--I'm told radicals combine with each other and other characters to make words
No, radicals are one component of Chinese characters. They do not combine with each other to make words. They do not combine with other characters to make words.
Not all components of characters are radicals. What you wrote is correct: "it just helps you find the stroke category in a dictionary". If you are looking up the character 枫 (maple), for instance, the radical is 木 (wood, tree). The other part, 风, is not a radical, at least not in this word. 木, the radical, helps you look up 枫 in the dictionary. 风 indicates the pronunciation (roughly) but is not a radical.
--some radicals denote sound for pronunciation of the word
These aren't very common. Probably the majority of radicals indicate the semantic category of a word, like 木 (wood, tree) in 枫.
There is a fundamental confusion in your question between characters and words. Characters are written forms. Except for very simple characters, they are made up of various written components or elements, some giving a hint of meaning, some indicating pronunciation, and some representing garbled (and misleading) versions of their ancient form.
Characters in Chinese mostly equate to morphemes in linguistics. Words are created by combining morphemes together. For instance, 枫 'maple' and 梨 'pear' are two morphemes (each written with one character) that can combine to form the word 枫梨, meaning 'pineapple'.

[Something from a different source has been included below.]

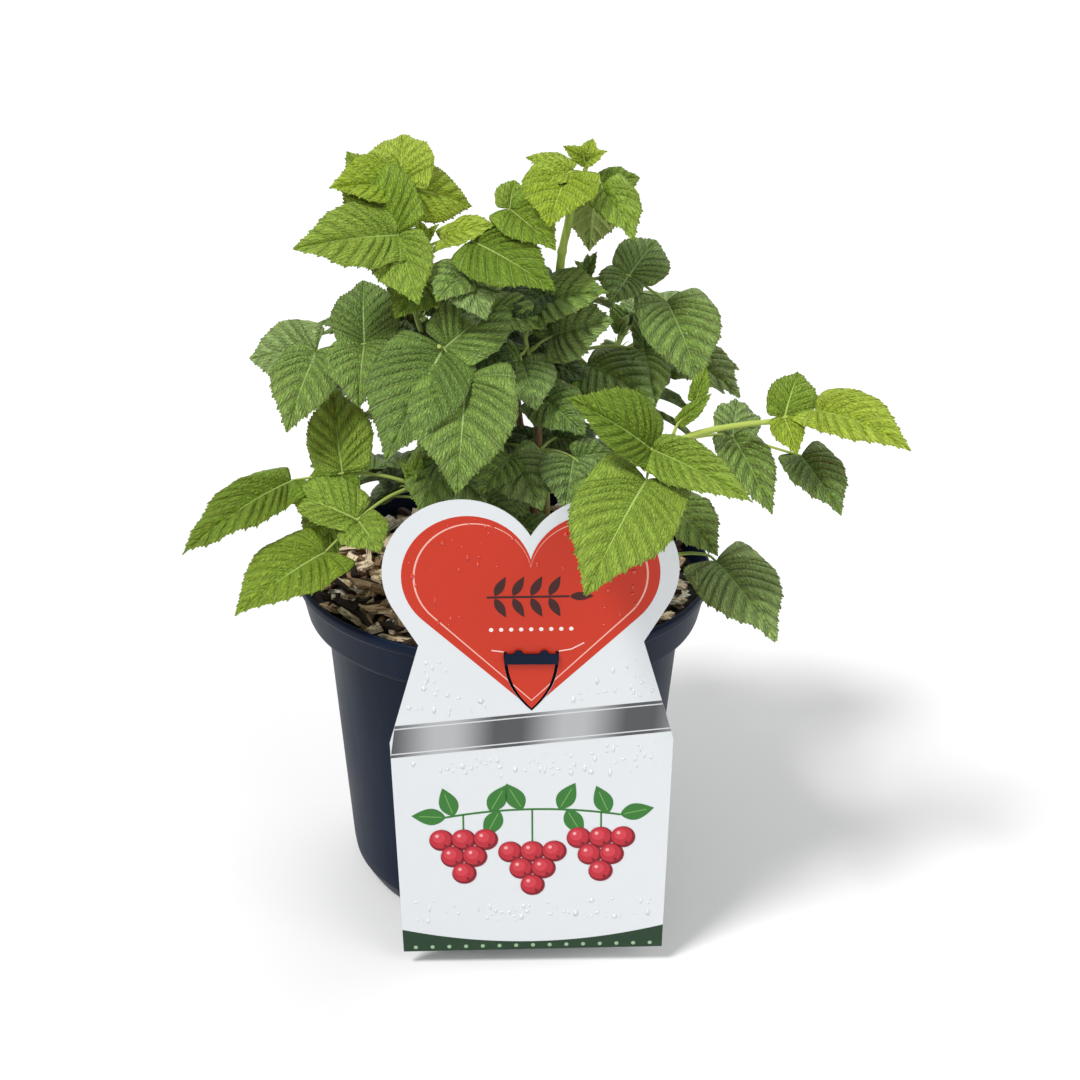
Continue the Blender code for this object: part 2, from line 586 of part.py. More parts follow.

Words are NOT created by combining radicals. The word 枫梨 is made up of 枫 and 梨. It was not created by mixing and matching radicals like 木 and 风 and 木 and 利. These four forms all occur in 枫梨, but only as constituent parts of 枫 and 梨, not as constituent parts of the word 枫梨. Radicals, as mentioned above, are components of characters and, as also mentioned above, are just used for indexing characters.